How will I be fixed if interest rates rise from 5% to 10%?
How will I be fixed if there is a crash in the rental market and my rental income drops?
How will I be fixed if I can't find a tenant and the property is vacant for 3 months?
How will I be fixed if the Government messes about with the tax situation?
How will I be fixed if property prices fall in the short or medium term?

The killer advantage of property is that you get a tax write-off for the mortgage interest, which you don't get if you borrow to invest in shares.

- started off at over 12% mortgage interest
- paying less than 3% on one property currently
- saw interest rates go massively down
- saw interest rates go back up again
- had vacant periods
- had tenant do massive damage
- Government never stopped messing with the tax situation, remember Bacon anyone, that destroyed everything for a while, property tanked, and you couldn't get mortgage interest relief if you purchased, swifly reversed by the government
- have seen property go through the roof in the Celtic Tiger, sold on the way up to a builder that went bust (around 2002)
- saw property tank again after the Celtic Tiger
- and it's back up again to near Celtic Tiger levels
- saw the rental market crash, rents went really low, and there were some periods when it was difficult to let, the opposite is the case now
- a couple of years ago they reduced interest write off to 75%, then they decided for some landlords in 2019 we can claim the other 25% from circa 2016 to 2019 in one go
- then what did they do, the government, the upped it to 100% anyway
- worst thing is the rental controls, it's means I'm going to sell a property and make a family of 6 move out and I don't want to
- then I'm going to buy a different property, renovate it and get market rent

Only had shares once, Eircom. Will never invest again in shares and I made money on Eircom (small amount and I had to buy them in my siblings names and pay them some of the gains). Way too risky for me though. Compared to property. Wouldn't have the nerve for that.
 
Back in 2002 an investor would have been doing very well to achieve a gross yield of 4% on an apartment in Dublin city centre.

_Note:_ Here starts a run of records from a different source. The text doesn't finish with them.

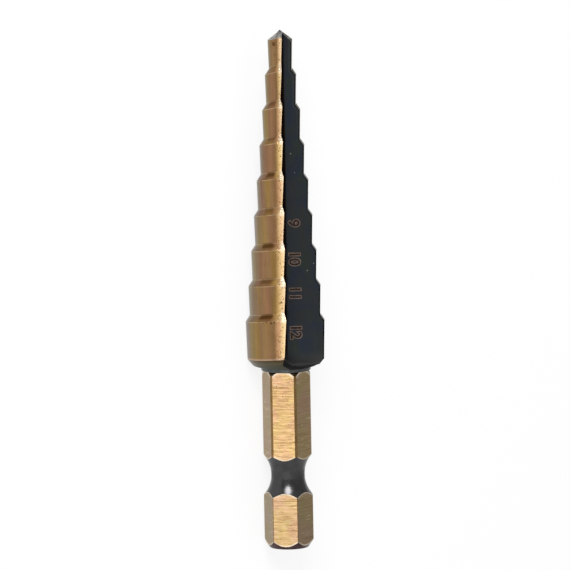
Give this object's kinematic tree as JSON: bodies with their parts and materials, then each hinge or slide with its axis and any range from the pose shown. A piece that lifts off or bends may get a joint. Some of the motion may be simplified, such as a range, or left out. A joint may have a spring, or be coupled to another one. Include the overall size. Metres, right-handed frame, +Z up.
{
  "type": "step drill",
  "caption": "Step drill with straight flutes, stepped relieved lands, a split point and a hexagonal quick-change shank.",
  "frame": {"origin": "middle of the box round the drill, on the surface that it lies on", "axes": "+Z up; +Y towards the point, which the axis meets less than a degree above level; +X to the right of one who looks along +Y"},
  "size_m": [0.0118, 0.0768, 0.0088],
  "materials": {
    "steel": "ground lands and flats with a gold temper colour, black oxide elsewhere"
  },
  "bodies": {
    "root": {"step_drill": "steel"}
  },
  "joints": []
}
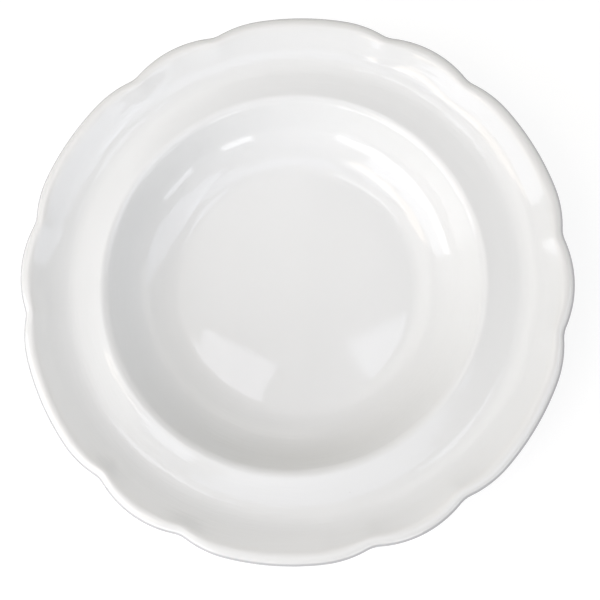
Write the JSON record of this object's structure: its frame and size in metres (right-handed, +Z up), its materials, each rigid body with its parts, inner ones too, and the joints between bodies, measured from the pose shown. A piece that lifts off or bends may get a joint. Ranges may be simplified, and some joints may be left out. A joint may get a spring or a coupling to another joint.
{
  "type": "rimmed soup plate",
  "caption": "Deep soup plate in white glazed porcelain, with a wide rising rim, a scalloped edge of wide and narrow lobes in turn, and a bare foot ring.",
  "frame": {"origin": "middle of the plane that the foot ring stands on", "axes": "+Z up through the middle of the well; +X through the middle of a narrow lobe, +Y through the middle of a wide lobe"},
  "size_m": [0.24, 0.24, 0.0426],
  "materials": {
    "bisque": "matt fired porcelain, bare only on the standing edge",
    "face_glaze": "glossy clear white glaze",
    "back_glaze": "glossy clear white glaze",
    "base_glaze": "glossy clear white glaze"
  },
  "bodies": {
    "root": {"porcelain_body": "bisque", "face_glaze": "face_glaze", "back_glaze": "back_glaze", "base_glaze": "base_glaze"}
  },
  "joints": []
}
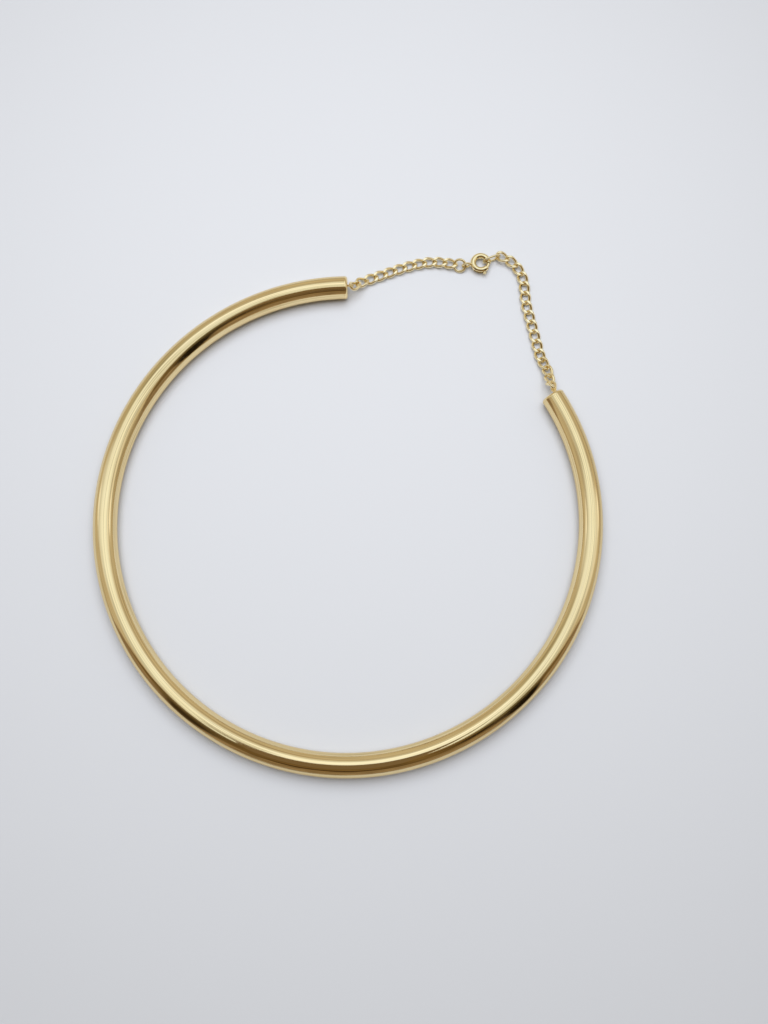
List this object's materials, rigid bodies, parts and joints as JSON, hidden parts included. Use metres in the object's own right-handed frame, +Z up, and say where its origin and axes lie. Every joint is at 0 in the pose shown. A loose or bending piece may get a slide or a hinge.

At the moment, gross yields of close to 8% are achievable for similar properties. That's a massive difference.

Government interference notwithstanding, it seems to me that residential rental property is a far more attractive option now than it was in 2002.

Rental properties are certainly not without risk but that IMO that risk is now generously rewarded.
 
Back in 2002 an investor would have been doing very well to achieve a gross yield of 4% on an apartment in Dublin city centre.

At the moment, gross yields of close to 8% are achievable for similar properties. That's a massive difference.

Government interference notwithstanding, it seems to me that residential rental property is a far more attractive option now than it was in 2002.

Rental properties are certainly not without risk but that IMO that risk is now generously rewarded.

Harder to leverage up nowadays, just as well as with tenants rights having increased substantially, were you to find yourself with a rogue tenant, mortgage repayments would become a problem very quickly and for a long time.
 
Well real borrowing costs have certainly increased and that’s part of reason why we’re seeing higher yields.

I believe a lot of residential property investors these days are buying for cash.
 
If investor buys for cash

What is there to offset on rental income?

Let's say 20k rental income
2k repairs exists
18k net profit

What is the annual tax liability on rental income?